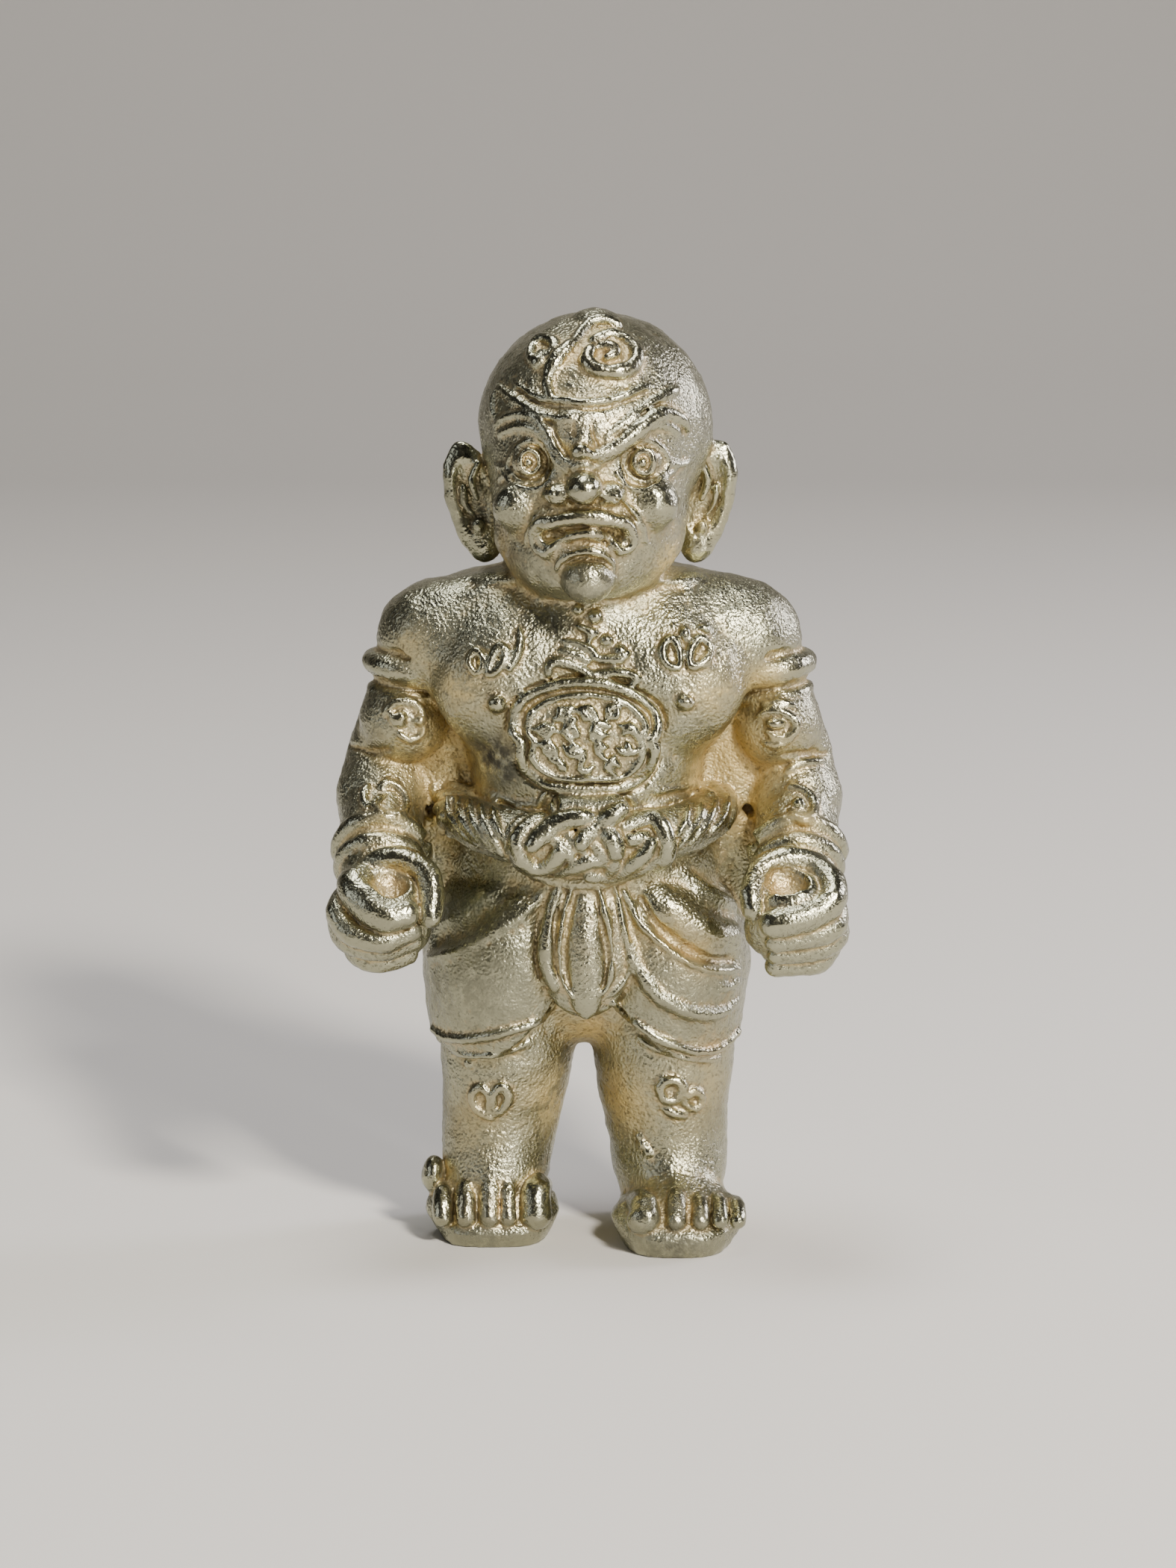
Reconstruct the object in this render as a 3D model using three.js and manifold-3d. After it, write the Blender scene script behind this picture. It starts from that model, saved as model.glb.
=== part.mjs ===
// Standing guardian figure, cast in one solid piece of nickel silver.
// Millimetres, +Z up, the face looks along -Y, both soles rest on z = 0.
import * as THREE from "three";
import { mergeVertices } from "three/addons/utils/BufferGeometryUtils.js";
import Module from "manifold-3d";

const wasm = await Module();
wasm.setup();

// Driving dimensions
const HEIGHT = 40;
const SKULL = { centre: [0.42, 0.6, 35.0], radii: [4.95, 5.2, 4.75] };
const SHOULDER_RADIUS = 2.55;
const UPPER_ARM_RADIUS = 2.0;
const WRIST_RADIUS = 1.75;
const BAND_RADIUS = 0.42;
const ARMLET_REACH = 2.45;
const BRACELET_REACH = 2.1;
const FINGER_RADIUS = 0.56;
const FIST_SQUARENESS = 0.05;
const ROPE_STRANDS = 4;
const ROPE_STRAND_RADIUS = 0.3;
const KNOT_STRAND_RADIUS = 0.36;
const FOLD_RADIUS = 0.28;
const WRINKLE_RADIUS = 0.2;
const BROW_RADIUS = 0.4;
const LIP_RADIUS = 0.32;
const EYES = [[-2.36, 34.0], [2.41, 34.0]];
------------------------
=== Work instructions ===
Repeat the data precisely, line by line.

=== Result of this task ===
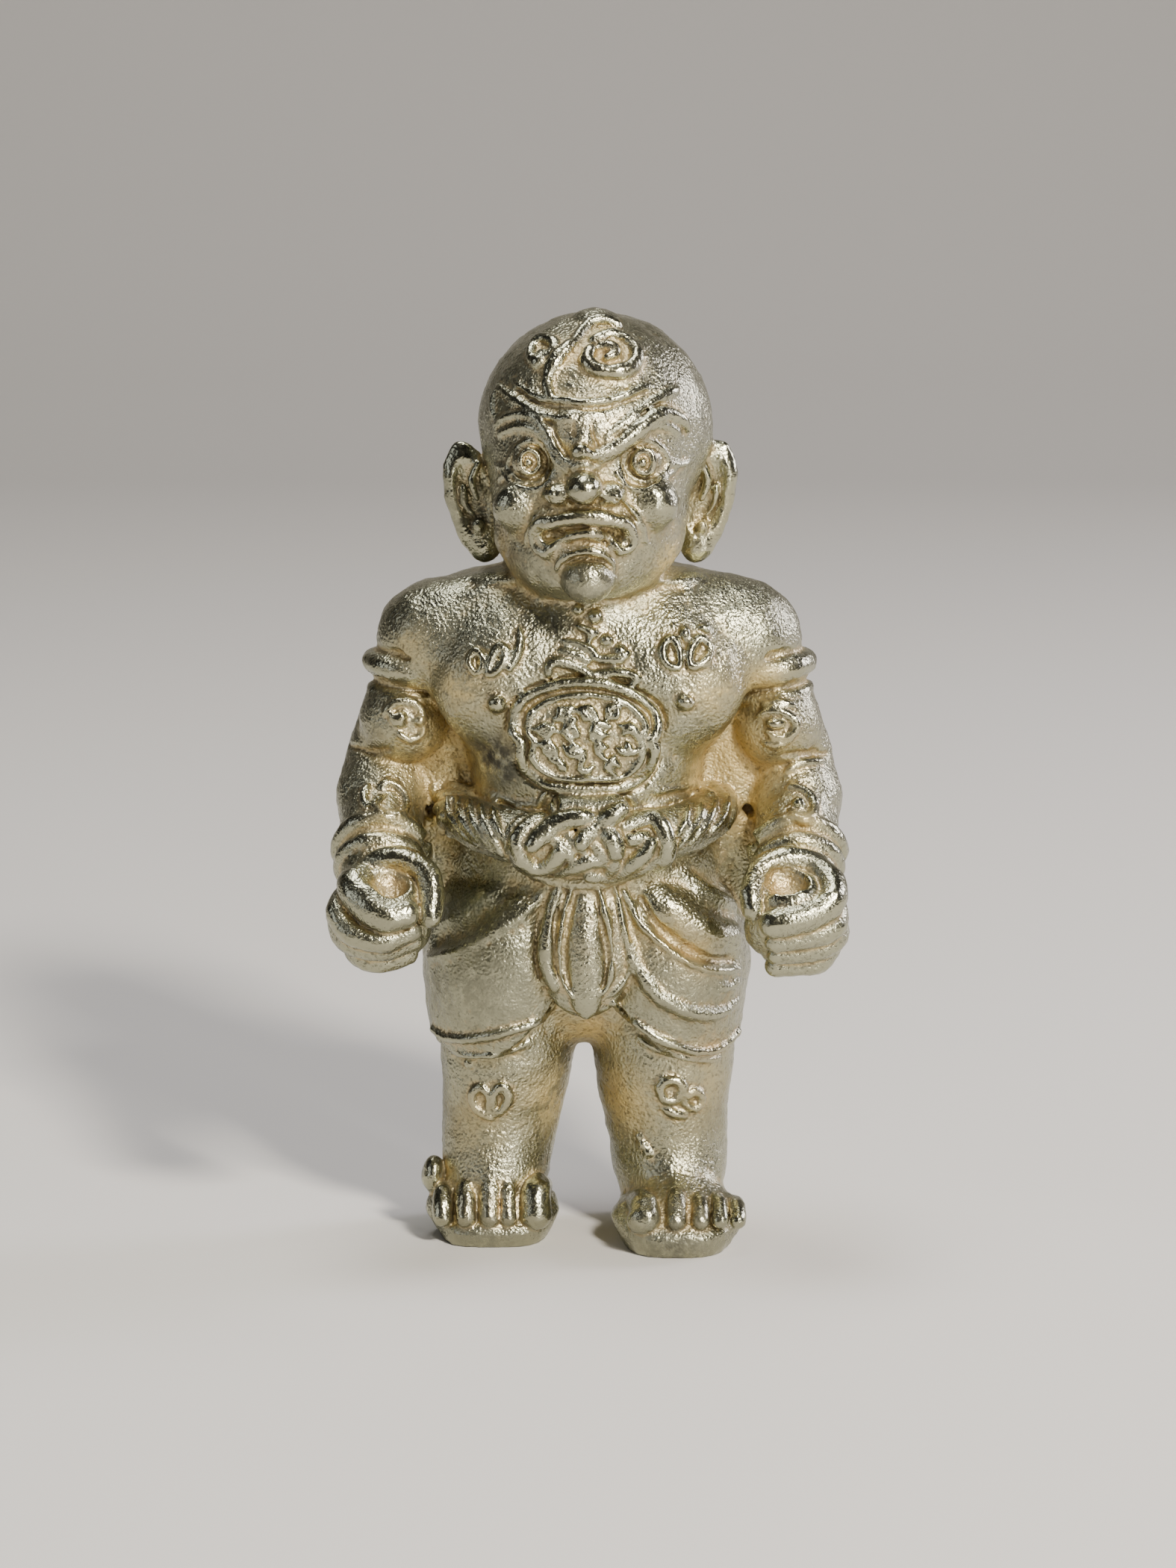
Reconstruct the object in this render as a 3D model using three.js and manifold-3d. After it, write the Blender scene script behind this picture. It starts from that model, saved as model.glb.
=== part.mjs ===
// Standing guardian figure, cast in one solid piece of nickel silver.
// Millimetres, +Z up, the face looks along -Y, both soles rest on z = 0.
import * as THREE from "three";
import { mergeVertices } from "three/addons/utils/BufferGeometryUtils.js";
import Module from "manifold-3d";

const wasm = await Module();
wasm.setup();

// Driving dimensions
const HEIGHT = 40;
const SKULL = { centre: [0.42, 0.6, 35.0], radii: [4.95, 5.2, 4.75] };
const SHOULDER_RADIUS = 2.55;
const UPPER_ARM_RADIUS = 2.0;
const WRIST_RADIUS = 1.75;
const BAND_RADIUS = 0.42;
const ARMLET_REACH = 2.45;
const BRACELET_REACH = 2.1;
const FINGER_RADIUS = 0.56;
const FIST_SQUARENESS = 0.05;
const ROPE_STRANDS = 4;
const ROPE_STRAND_RADIUS = 0.3;
const KNOT_STRAND_RADIUS = 0.36;
const FOLD_RADIUS = 0.28;
const WRINKLE_RADIUS = 0.2;
const BROW_RADIUS = 0.4;
const LIP_RADIUS = 0.32;
const EYES = [[-2.36, 34.0], [2.41, 34.0]];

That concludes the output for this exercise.